Though these three major private equity transactions were the biggest in recent memory, they were certainly not the only ones. Others were more successful, even though we have yet to see the exit of the private equity players involved.
The MIC, a long-term investment entity, has been steadily increasing its stake in broadcast house Primedia, which it acquired in a private equity buyout with Brait in 2007. It has gradually bumped up its holding to just under 50% now, from below 30% when it started. A listing of the broadcast house is not in the offing as the BEE investor has no need to exit, it has said. MIC has also used profits from its Primedia stake to fund acquisitions in financial services companies such as FirstRand.
Glass maker Consol has turned out to be a solid operation under the stewardship of Brait, though it is difficult to gauge operational performance. It has dabbled in renewable energy products to take advantage of the poor state of affairs at electricity provider Eskom.
Brait has also had a profitable exit from its investment in mass clothing retailer Pepkor. Last year it agreed to sell its 37% stake to Steinhoff International for R15bn cash and 200m Steinhoff shares. The deal means private equity house Brait will take the cash from an investment that it has held since facilitating the delisting of Pepkor from the JSE with serial entrepreneur Christo Wiese, who will remain one of the major Steinhoff shareholders after the deal.
If the few private equity successes of Brait and the MIC are anything to go by, then it can be safely concluded that the industry in SA has had a mixed bag of failures and successes. It is notable that Africa, and by that we really mean SA, did not get a mention in the Bain & Company private equity report.

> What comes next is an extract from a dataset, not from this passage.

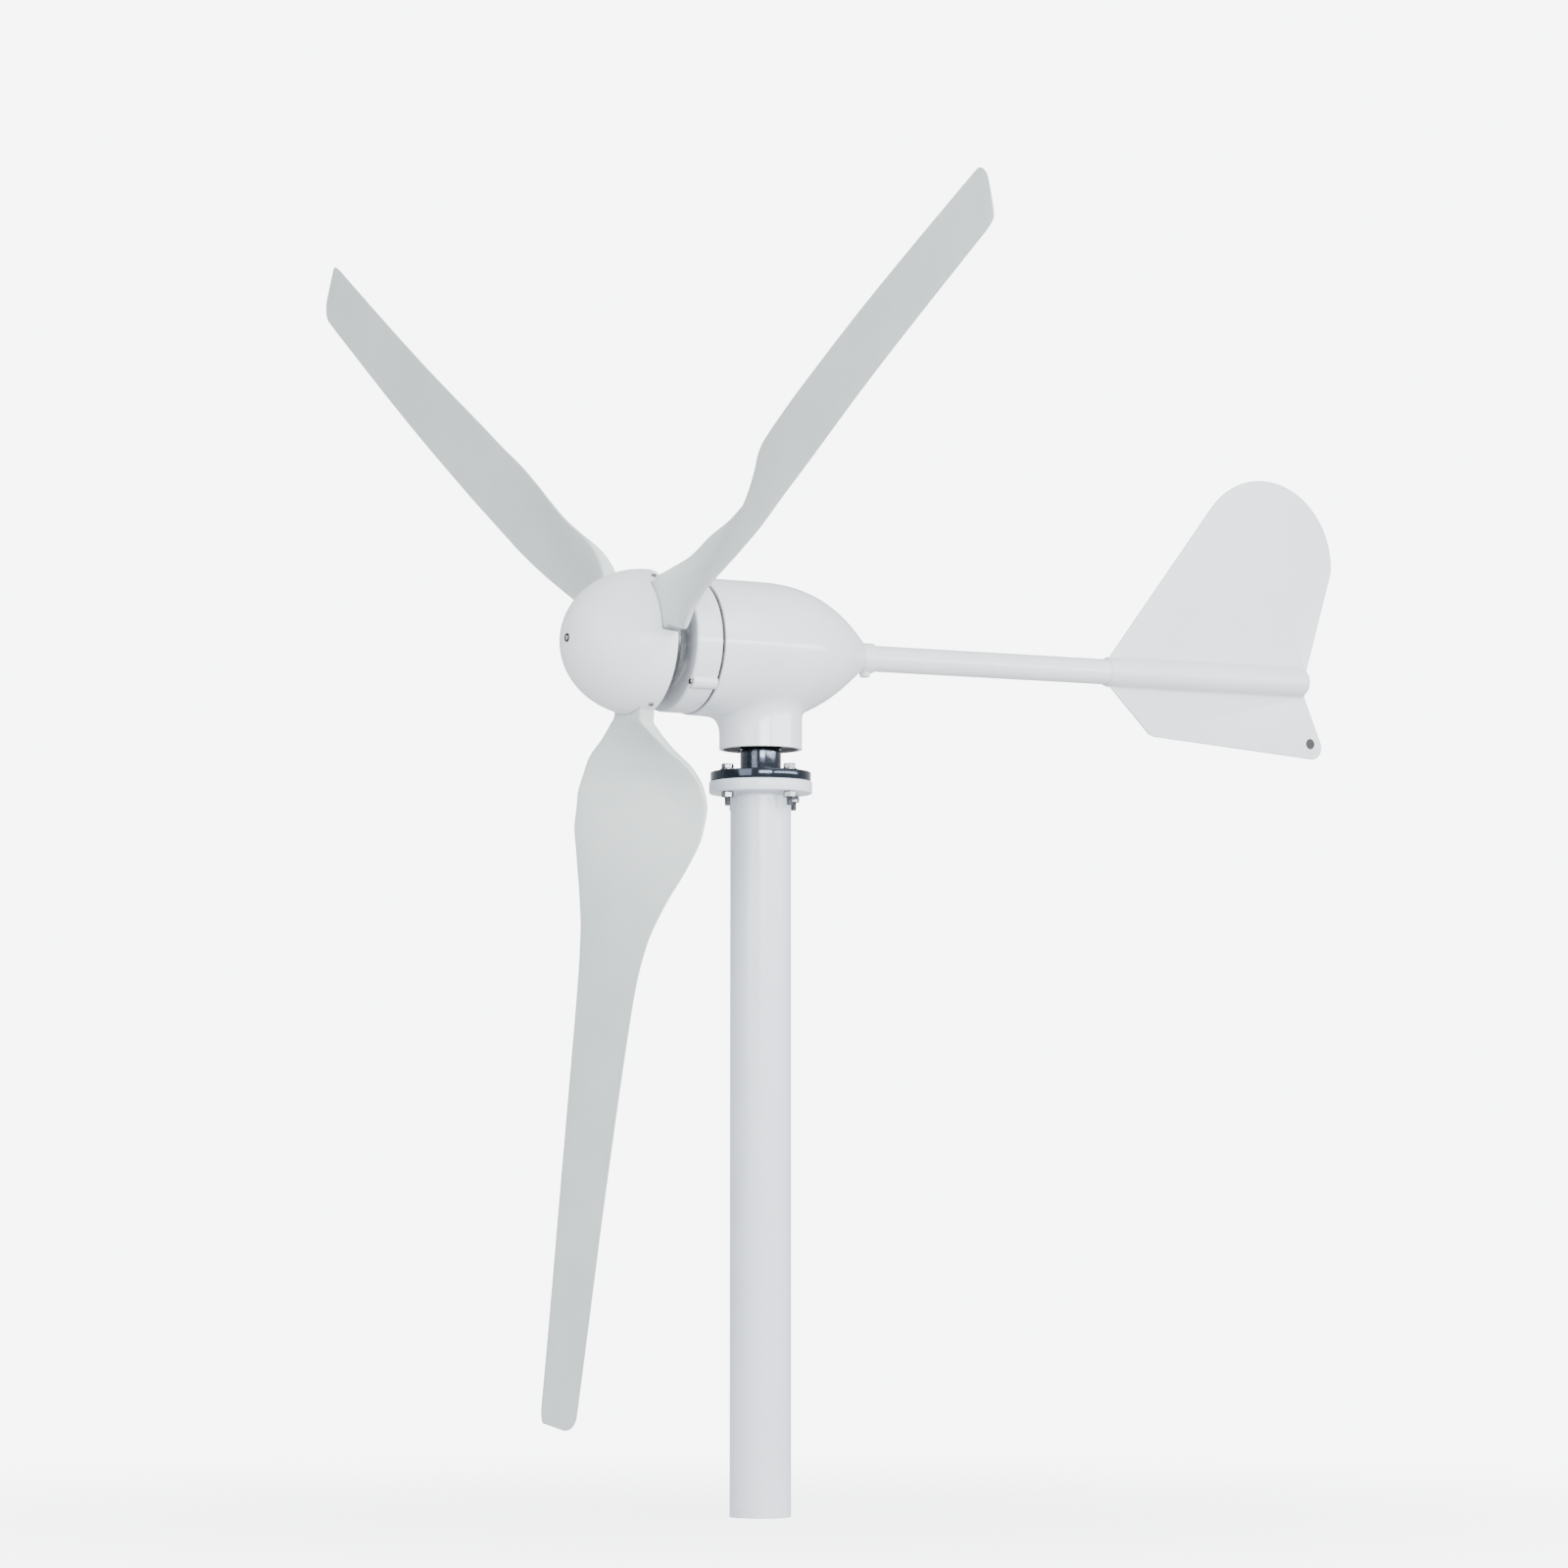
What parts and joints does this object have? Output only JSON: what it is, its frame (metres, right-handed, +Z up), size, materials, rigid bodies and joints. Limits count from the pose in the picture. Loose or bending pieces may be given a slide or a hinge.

That is hardly surprising, given the pedestrian 1,5% annual economic growth of powerhouse SA.
The major private equity deals, both those successful and the less than successful ones, were concluded during the boom times when SA’s GDP growth touched 5% in the years to 2007. It is to be hoped that serious private equity activity will return once the country resolves its debilitating energy crisis in the next five years, thereby kickstarting sustainable growth.